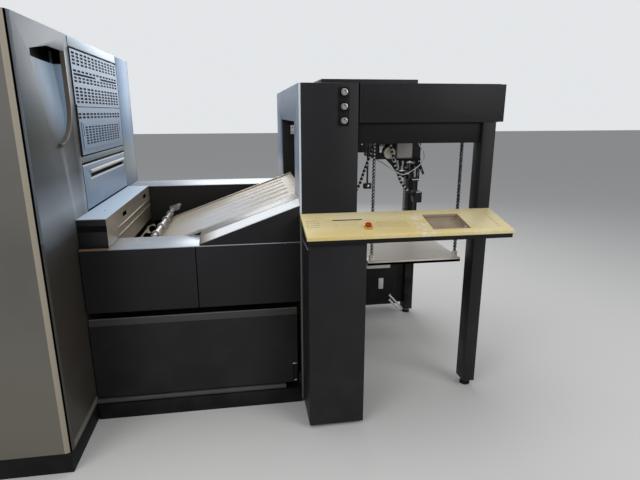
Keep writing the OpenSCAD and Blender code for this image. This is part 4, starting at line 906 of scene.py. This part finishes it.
def ribbed_rings(length, outer, groove):
    """Plain ends, and a rib at each pitch in between."""
    rings = [(0.0, outer, 1.0), (PLAIN_END, outer, 1.0)]
    for k in range(int((length - 2 * PLAIN_END) / RIB_PITCH)):
        start = PLAIN_END + k * RIB_PITCH
        rings += [(start + step, outer if crest else groove, crest) for step, crest in RIB]
    return rings + [(length, outer, 1.0)]


def hang(name, slot, diameter):
    line = smooth_line(ROUTES[name])
    length = line_length(line)
    if slot == "hose_black":
        rings = ribbed_rings(length, diameter / 2, diameter / 2 - 0.0011)
    else:
        rings = even_rings(length, 90, diameter / 2)
    hose = finished(swept_tube(line, rings), name + "_tube", slot, stands_for=(name,))
    return length


lengths = {name: hang(name, slot, wide) for name, slot, wide in (
    ("side_hose", "hose_black", 0.018), ("head_hose", "hose_black", 0.018),
    ("air_line", "line_white", 0.007))}
print("Hose lengths in metres:", {name: round(value, 3) for name, value in lengths.items()})

# %% [markdown]
# ## Seals, latch and small brackets
# The fixed guards close against the end panel with a black rubber edge, which shows as a broad
# dark line. The flap has a latch leaf that moves with it, and the window in the feeder's side
# wall carries a small pale bracket and a hook of bent wire. A plug closes a hole in the guard
# over the infeed. All but the hook and the plug are bars with a small bevel.

# %% Seals, latch, bracket and hook
seals = [bar((-0.7, -0.3648, low), (face_x + reach, -0.3612, high), bevel) for low, high, reach, bevel in (
    (1.474, 1.745, 0.011, 0.0006), (1.746, 2.034, 0.006, 0.0006), (2.035, 2.086, 0.0015, 0.0004))]
seals.append(bar((-0.7, 0.6314, 1.474), (face_x + 0.0008, 0.6346, 2.086), 0.0003))
finished(seals, "guard_seals", "black_metal", paint=RUBBER)
leaf = [bar((0.4445, -0.6188, 0.152), (0.463, -0.6149, 0.262), 0.0012)]
leaf += [turned([(3.2, 0), (3.2, 1), (2.2, 1.8)], 14, place)
         for place in on_front(-0.6187, [0.454], (0.18, 0.236))]
finished(leaf, "flap_latch", "black_metal", "front_flap")
bracket = [bar((0.471, -0.3762, 1.582), (0.499, -0.3732, 1.63), 0.001),
           bar((0.471, -0.3762, 1.582), (0.474, -0.36, 1.63), 0.001)]
finished(bracket, "window_bracket", "line_white", paint=PALE)
screws("bracket_screws", "black_metal", on_front(-0.3761, [0.48], (1.594, 1.618)))
hook_line = [Vector(p) / 1000 for p in (
    (505, -379, 1362), (500, -372, 1360), (495, -369, 1352), (493, -369, 1340), (497, -369, 1329),
    (506, -369, 1323), (516, -369, 1324))]
hook = swept_tube(hook_line, even_rings(line_length(hook_line), 24, 0.0022), 10)
finished(hook, "window_hook", "line_white", paint=PALE)
plug = turned([(6, 0), (6, 0.8), (4.5, 1.2)], 16, at(-0.594, -0.341, guard_top - 0.0002))
finished(plug, "guard_plug", "black_metal")
finished(bar((0.4965, -0.87, 1.027), (0.5012, -0.617, 1.031), 0.0008), "cabinet_ledge", "rail_steel")
edges = [bar((0.436, -0.6194, 0.26), (0.466, -0.615, 0.2642), 0.0006),
         bar((0.446, -0.6194, 0.15), (0.46, -0.615, 0.156), 0.0006)]
finished(edges, "latch_edges", "knob_metal", "front_flap", paint=BRIGHT)
print("Seals, latch, bracket, hook and plug are in place")

# %% [markdown]
# ## Screws, knob rings and levelling feet
# Covers are held by low screw heads, the knobs stand in black rings, and each post rests on a
# threaded foot with a nut. One head, one ring and one nut are turned and then copied, because
# on the press they are all the same bought part.

# %% Screws, rings and feet
RING = [(22.5, 0), (22.5, 1.6), (21.5, 2.6), (18.5, 2.6), (18, 0.6)]
NUT = [(16.5, 0), (17.5, 1.2), (17.5, 9.8), (16.5, 11)]
FEET = [(1.5595, -0.5625), (1.5595, 0.6285)]
screws("knob_rings", "chain_black", on_front(FRONT_FACE, [KNOB_X], KNOB_HEIGHTS), RING, 40)
screws("knob_screws", "knob_metal", on_front(-0.616, [0.7085], [z + 0.022 for z in KNOB_HEIGHTS]))
screws("wall_screws", "knob_metal", [at(-1.6379, y, z, -90, "Y") for z in (0.15, 0.75, 1.35, 1.95)
                                     for y in (-0.95, -0.35, 0.35, 0.95)], [(6, -2), (6, 0), (4, 0.1)])
screws("foot_nuts", "knob_metal", [at(x, y, 0.0125) for x, y in FEET], NUT, 6)
screws("beam_screws", "black_metal", on_front(-0.6148, (0.835, 1.612), (1.675, 1.822)))
print("Screws, rings and nuts are placed")

# %% [markdown]
# ## Drive box of the pile lift
# The motor housing behind the pile has a pale cover strip along its top, a bare plate and two
# bright bars that lean to its foot. They lie on its front face, because they are bolted to it.
# A slim dark guide of two bars stands beside the housing.

# %% Drive box front
box_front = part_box("drive_box")[0][1]
for name, left, right, low, high, thick, bevel in (
        ("drive_strip", 1.181, 1.394, 0.42, 0.474, 0.004, 0.0015),
        ("drive_plate", 1.297, 1.338, 0.234, 0.33, 0.003, 0.0012)):
    finished(bar((left, box_front - thick, low), (right, box_front + 0.001, high), bevel), name,
             "line_white", paint=PALE)
guide = [bar((1.4, 0.6, 0.4795), (1.466, 0.64, 0.79), 0.002),
         bar((1.4625, 0.604, 0.1), (1.5215, 0.64, 0.79), 0.002)]
finished(guide, "lift_guide", "black_metal")
struts = [strut((1.392, 0.5885, z), (1.392 + run, 0.5885, z - drop), 0.016, 0.005)
          for z, run, drop in ((0.178, 0.128, 0.142), (0.135, 0.08, 0.088))]
finished(struts, "guide_struts", "knob_metal", paint=BRIGHT)
print("Drive box has its strip and plate, and the guide beside it")

# %% [markdown]
# ## Works of the suction head
# The head lifts each sheet by its rear edge and passes it on. A pale cam disc sits on its side,
# small air cylinders and levers work in front of the lever plate, coil springs pull them back,
# and each sucker ends in a rubber bellows. Springs are swept along a helix.

# %% Cam disc, cover and blocks
HEAD_FRONT, LEVER_FRONT, WORKS_Y = -0.165, -0.15, -0.1585
LEVER_Y = WORKS_Y - 0.004
COVER_BACK, COVER_FRONT = HEAD_FRONT + 0.001, HEAD_FRONT - 0.004
cam = turned([(37.6, 0), (37.8, 1.6), (36.6, 3), (30, 3), (29.2, 1.2), (20.5, 1.2), (19.5, 3.2), (14, 3.6),
              (13.2, 9.2), (6, 9.6)], 48, at(1.1213, -0.1728, 1.45, 90))
finished(cam, "cam_disc", "knob_metal", paint=BEIGE_METAL)
finished(bar((1.174, COVER_FRONT, 1.418), (1.272, COVER_BACK, 1.541), 0.002), "head_side_cover",
         "head_grey", paint=powder_coat("head_cover_grey", (0.5, 0.48, 0.47), 0.42))
screws("head_screws", "knob_metal", on_front(COVER_FRONT, (1.181, 1.265), (1.425, 1.534)))
blocks = [bar((1.062, -0.145, 1.45), (1.096, -0.129, 1.506), 0.0025),
          bar((0.916, -0.2015, 1.533), (0.963, -0.199, 1.544), 0.0008),
          bar((0.927, -0.2025, 1.505), (0.938, -0.199, 1.517), 0.001),
          bar((0.979, -0.1675, 1.233), (0.993, -0.1645, 1.246), 0.001),
          bar((1.296, -0.2165, 1.196), (1.33, -0.212, 1.201), 0.001)]
finished(blocks, "head_bright_blocks", "knob_metal", paint=BRIGHT)
print("Cam disc, cover and", len(blocks), "blocks are on the head")

# %% Cylinders, springs and levers
def coil(x, y, low, high, radius=0.005, wire=0.0009, turns=7):
    """A tension spring along Z, swept along a helix."""
    steps = turns * 10
    line = [Vector((x + radius * math.cos(0.2 * math.pi * k), y + radius * math.sin(0.2 * math.pi * k),
                    low + (high - low) * k / steps)) for k in range(steps + 1)]
    return swept_tube(line, even_rings(line_length(line), steps, wire), 6)


CYLINDER = [(6, 0), (7.4, 1.2), (7.4, 56), (6, 57.5), (2.6, 57.5), (2.6, 70)]
PIVOT = [(5.2, -6), (5.2, 6), (4, 7.2), (1.8, 7.2)]
cylinders = [turned(CYLINDER, 20, at(x, WORKS_Y, z, tilt, "Y"))
             for x, z, tilt in ((1.186, 1.345, -6), (1.212, 1.34, 4), (1.3, 1.29, 0))]
cylinders += [bar((x, WORKS_Y - 0.006, z), (x + wide, LEVER_FRONT + 0.001, z + 0.008), 0.001)
              for x, z, wide in ((1.176, 1.33, 0.052), (1.24, 1.384, 0.04), (1.286, 1.27, 0.046))]
springs = [coil(x, WORKS_Y, low, high)
           for x, low, high in ((1.246, 1.318, 1.384), (1.262, 1.31, 1.384), (1.322, 1.292, 1.352))]
finished(cylinders + springs, "head_cylinders", "knob_metal", paint=BRIGHT)
levers = [strut((x, y, z), (end_x, y, end_z), height, thick) for x, z, end_x, end_z, y, height, thick in (
    (1.172, 1.398, 1.236, 1.352, LEVER_Y, 0.013, 0.005), (1.228, 1.344, 1.296, 1.318, LEVER_Y, 0.012, 0.005),
    (1.25, 1.306, 1.33, 1.372, WORKS_Y, 0.01, 0.005), (1.318, 1.398, 1.346, 1.33, LEVER_Y, 0.013, 0.006))]
levers.append(bar((1.172, WORKS_Y - 0.006, 1.4), (1.336, LEVER_FRONT + 0.001, 1.4115), 0.002))
print("The head has", len(cylinders), "cylinders and brackets and", len(levers), "levers")
finished(levers, "head_levers", "black_metal")
screws("head_pins", "knob_metal", [at(x, WORKS_Y - 0.002, z, 90) for x, z in (
    (1.178, 1.394), (1.232, 1.354), (1.291, 1.32), (1.256, 1.311), (1.326, 1.369), (1.321, 1.392),
    (1.343, 1.337))], PIVOT, 16)

# %% Bellows and collars of the suckers
SUCKER_X, SUCKER_Y = 1.299, [-0.104 + 0.0813 * k for k in range(4)]
FOLDS = [(radius, 5.5 + 4.2 * k) for k, radius in enumerate((12, 15) * 4)]
for name, slot, paint, sides, z, profile in (
        ("sucker_bellows", "hose_black", RUBBER, 28, 1.262, [(17.2, 0), (16.5, 3), *FOLDS, (11.8, 42)]),
        ("sucker_collars", "knob_metal", BRIGHT, 24, 1.372, [(11.2, 0), (13.5, 1), (13.5, 12), (11.2, 13)])):
    finished([turned(profile, sides, at(SUCKER_X, y, z)) for y in SUCKER_Y], name, slot, paint=paint)
print("The head has", len(SUCKER_Y), "bellows")

# %% [markdown]
# ## Collars of the hoses
# Each hose is held by a black clamp collar where it leaves the shelf and where it ends. The
# collars are turned rings round the hose's first and last few millimetres.

# %% Hose collars
CLAMP = 0.014


def collar_at(line, distance, radius):
    """A turned collar round a hose, from a distance along its line."""
    spot, ahead = place_on(line, distance)
    turn = ahead.to_track_quat("Z", "Y").to_matrix().to_4x4()
    wide, long = 1000 * radius, 1000 * CLAMP
    return turned([(wide - 3, 0), (wide, 1.5), (wide, long - 1.5), (wide - 3, long)], 24,
                  Matrix.Translation(spot) @ turn)


rings = []
for name in ROUTES:
    line, radius = smooth_line(ROUTES[name]), 0.006 if name == "air_line" else 0.0125
    rings += [collar_at(line, distance, radius) for distance in (0.0, line_length(line) - CLAMP)]
print(len(rings), "collars hold the hoses")
finished(rings, "hose_collars", "black_metal", paint=RUBBER)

= Exercise directions =
Beginning at the first line above, repeat exactly until the line containing "# over the infeed.", which is included.

= Completed exercise =
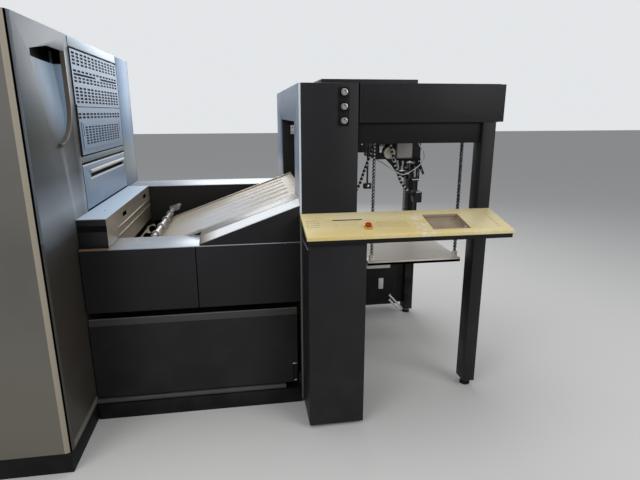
Keep writing the OpenSCAD and Blender code for this image. This is part 4, starting at line 906 of scene.py. This part finishes it.
def ribbed_rings(length, outer, groove):
    """Plain ends, and a rib at each pitch in between."""
    rings = [(0.0, outer, 1.0), (PLAIN_END, outer, 1.0)]
    for k in range(int((length - 2 * PLAIN_END) / RIB_PITCH)):
        start = PLAIN_END + k * RIB_PITCH
        rings += [(start + step, outer if crest else groove, crest) for step, crest in RIB]
    return rings + [(length, outer, 1.0)]


def hang(name, slot, diameter):
    line = smooth_line(ROUTES[name])
    length = line_length(line)
    if slot == "hose_black":
        rings = ribbed_rings(length, diameter / 2, diameter / 2 - 0.0011)
    else:
        rings = even_rings(length, 90, diameter / 2)
    hose = finished(swept_tube(line, rings), name + "_tube", slot, stands_for=(name,))
    return length


lengths = {name: hang(name, slot, wide) for name, slot, wide in (
    ("side_hose", "hose_black", 0.018), ("head_hose", "hose_black", 0.018),
    ("air_line", "line_white", 0.007))}
print("Hose lengths in metres:", {name: round(value, 3) for name, value in lengths.items()})

# %% [markdown]
# ## Seals, latch and small brackets
# The fixed guards close against the end panel with a black rubber edge, which shows as a broad
# dark line. The flap has a latch leaf that moves with it, and the window in the feeder's side
# wall carries a small pale bracket and a hook of bent wire. A plug closes a hole in the guard
# over the infeed. All but the hook and the plug are bars with a small bevel.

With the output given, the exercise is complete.